I am still working on HP 3000 systems running QSS software, but times have changed. We will be migrating sometime in 2009-10, and my prediction of living on the HP 3000 through my retirement is just not going to happen.

John Burke, our technical editor at the NewsWire at the time, saw his plans to survive on his 3000 skills dashed, as well as his faith in that year's 3000 leadership at HP.

I remember exactly what I was doing. Wirt spilled the beans early — I don’t think HP ever forgave him — while I was working on my business plan for life as an independent consultant.
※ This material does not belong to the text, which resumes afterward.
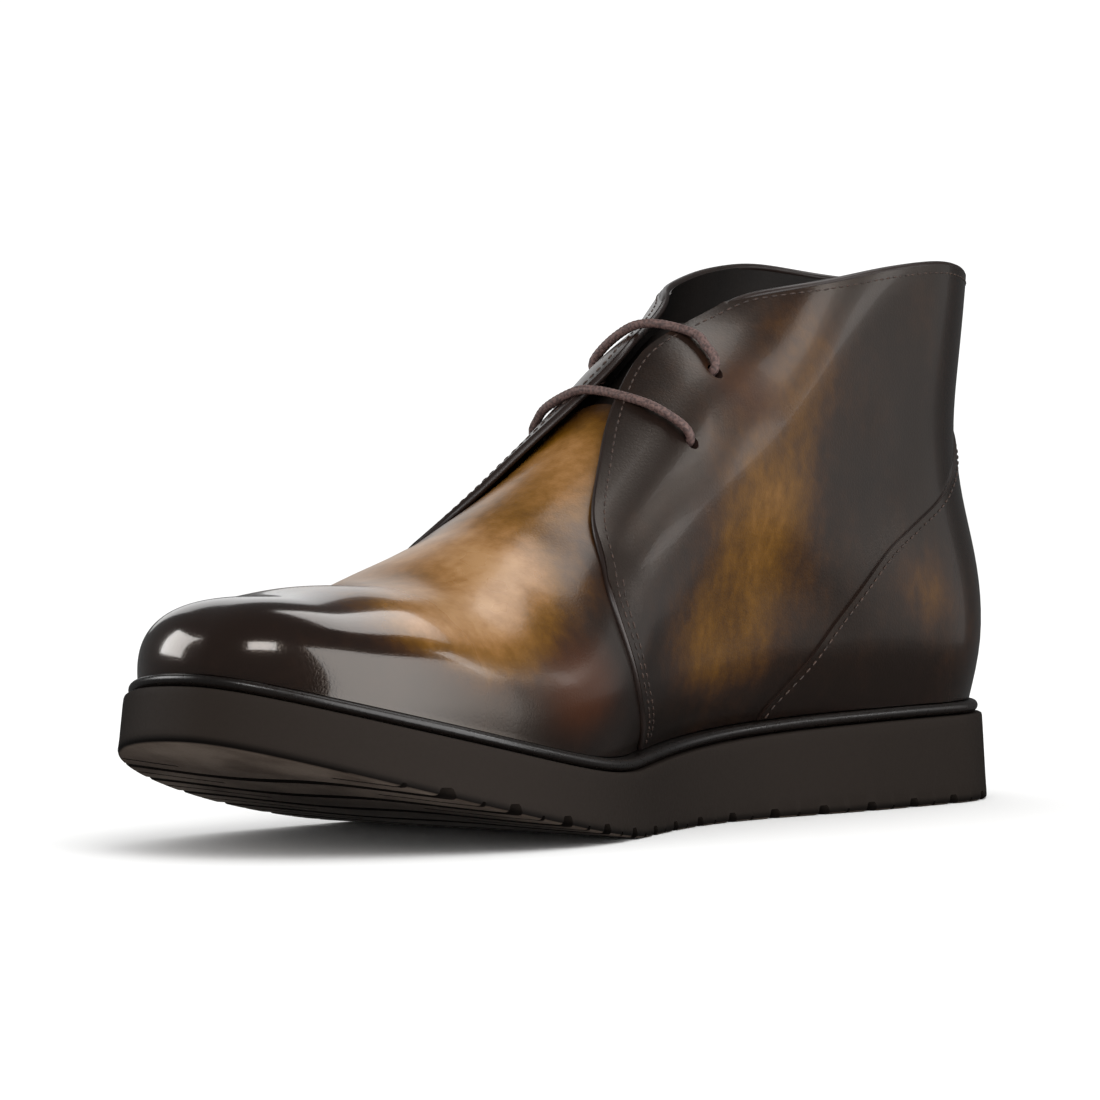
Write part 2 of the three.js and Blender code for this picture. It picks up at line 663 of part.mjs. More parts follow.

I will probably never get over my bitterness toward the HP executives who lied to us about the future of the HP 3000 at HP World (or was it still called Interex in August of that year?). Another thing I will always remember is the hubris of those same executives who were certain everyone would just move on over to HP-UX .

I was very fortunate. I had another career path I could follow. Many were not as lucky.

Some independent vendors, however, are still on the job, like John Stephens of Take Care of IT.

I had to dig out my Franklin Day planner entry for what seems to be a normal Wednesday for those times. I was temporarily not a consultant, as one of my clients had made me an offer I couldn’t refuse to be their IT Director. So my day planner notes for that day are things like “Do Hugh’s review”, “Fix end-date in QUKGNBH”, and a reminder to clean the DDS tape drive on the HP 3000, a 927LX, if I remember right. Six months later and the company would be gobbled up, and a year (and one “successful” SAP conversion) later, I was released back to permanent consultancy.

But no mention of HP’s bombshell announcement in my notes. I do recall the event though, and remember thinking something like, “Wow, I guess someday soon I really am going to have to find a career.”

Seven years later, I’m still waiting on that career, still muddling about in more or less the same way as I have for 26 years now. Meanwhile, I’m making a living, and not finding too much to complain about.